DNAzymes at Work: A DFT Computational Investigation on the Mechanism of 9DB1

The 9DB1 DNAzyme follows an addition–elimination (AN+DN) two-step mechanism, involving a phosphorane intermediate, where the 3′-hydroxyl group (nucleophile) of one RNA fragment attacks the 5′-triphosphate of another RNA fragment. This mechanism does not involve a divalent metal cation in agreement with the experimental evidence. The process is assisted by two proton transfers that activate the nucleophile (first step) and the leaving group (second step). The dA13 nucleotide is not directly involved in the reaction.

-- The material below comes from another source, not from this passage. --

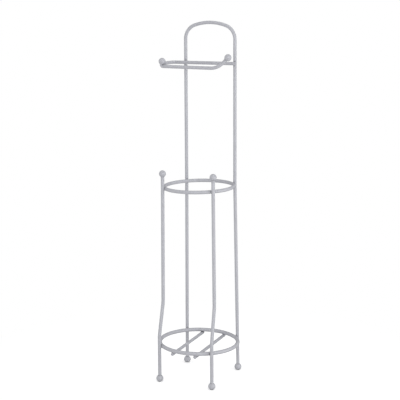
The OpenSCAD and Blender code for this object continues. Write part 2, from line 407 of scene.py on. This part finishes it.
def powder_coat(name, colour, shade, painted_shade, roughness=0.44):
    """Satin powder coat: mottled colour, orange peel, and painted shade that darkens it in crevices and
    deep in joints
    """
    f = Finish(name)
    out = f.add("ShaderNodeOutputMaterial")
    skin = f.add("ShaderNodeBsdfPrincipled", IOR=1.5, Specular_IOR_Level=0.5)
    f.link(skin, "BSDF", out, "Surface")
    place = f.add("ShaderNodeTexCoord")
    cloud = f.add("ShaderNodeTexNoise", Scale=CLOUD_SCALE, Detail=3.0, Roughness=0.55)
    speck = f.add("ShaderNodeTexNoise", Scale=SPECK_SCALE, Detail=2.0, Roughness=0.6)
    peel = f.add("ShaderNodeTexNoise", Scale=PEEL_SCALE, Detail=2.0, Roughness=0.5)
    for texture in (cloud, speck, peel):
        f.link(place, "Object", texture, "Vector")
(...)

However, it plays an important role in determining the regioselectivity of the process: since the dA13 phosphate forms a strong hydrogen bond with the 2′-hydroxyl, only the 3′-hydroxyl can behave as a nucleophile and form the new 3′-5′ bond. In silico mutagenesis, where the dA13 phosphate oxygen involved in the hydrogen contact was replaced by a sulfur atom, causes a significant rearrangement of the A50 ribose position with an increase in the activation barrier and a consequent lower enzymatic activity in agreement with the experimental evidence. A similar effect is determined by the replacement of the 2′-hydroxyl with different groups such as F, H, and OMe.